Just as I did earlier regarding crime prevention, I will endeavour to give a brief textual and ordinary meaning of crime detection before a detailed analysis of the duty as a whole is embarked upon.
The authors of Black’s Law Dictionary (Seventh Edition) did a wonderful work on “detection vis-à-vis crime”. According to them:
“Detection: The act of discovering or revealing something that was hidden, especially to solve a crime. There is a clear distinction between inducing a person to do an unlawful act and setting a trap to catch him in the execution of a criminal plan of his own conception.
There is also a distinction between the terms “detection” and “entrapment” as applied to the activities of law enforcement officers. Legitimate detection of crime occurs when officers test a suspected person by offering him an opportunity to transgress the law in such manner as is usual in the activity alleged to be unlawful. On the other hand, officers induce a person to violate the law when he would not otherwise do so”.
Suffice is to say although the above quoted submissions of the authors of Black’s Law Dictionary is self-explanatory and go beyond mere definition of crime, the reader is nonetheless afforded an opportunity to be appraised with another method called entrapment.
From the totality of the explanations given above, we can conveniently refer to crime detection as that statutorily imposed duty whereby the law-enforcement agents (police officers) discover or get revealed that hidden act or omission constituting crime.
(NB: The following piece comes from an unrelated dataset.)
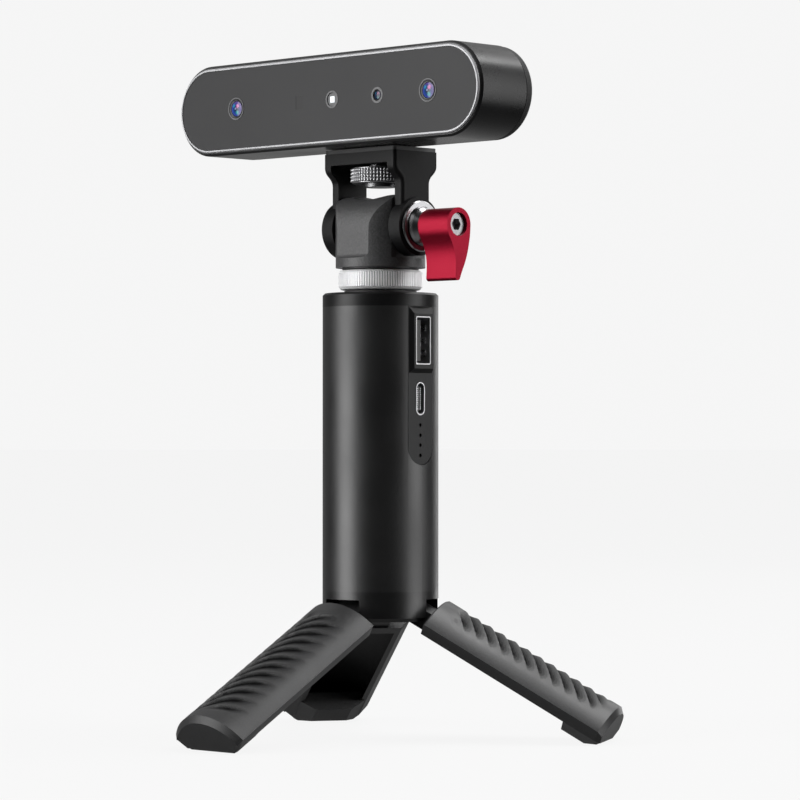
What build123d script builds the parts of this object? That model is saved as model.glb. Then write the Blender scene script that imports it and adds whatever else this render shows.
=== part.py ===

And all procedures involve the testing of suspected person (usually called “a suspect”) by affording him or her an opportunity to break the law in such a way that the unlawful act or omission would be in the ordinary course of events. Whichever way one views it, it is evident that the concept of crime detection entails more efforts, pragmatic and higher level of professionalism than that of crime prevention.
Having gone through the preliminaries of the onerous twin-duty of crime prevention and detection, the question that needs be asked is how far the police have been able to discharge this duty against the backdrop of the extremely limited resources of the police in terms of fund, personnel, equipment, etc.
It is common knowledge that Nigeria has of late become a crime-infested country. If anything, the duty of crime prevention and detection has been made more herculean. It has become, for the police, an energy-sapping exercise.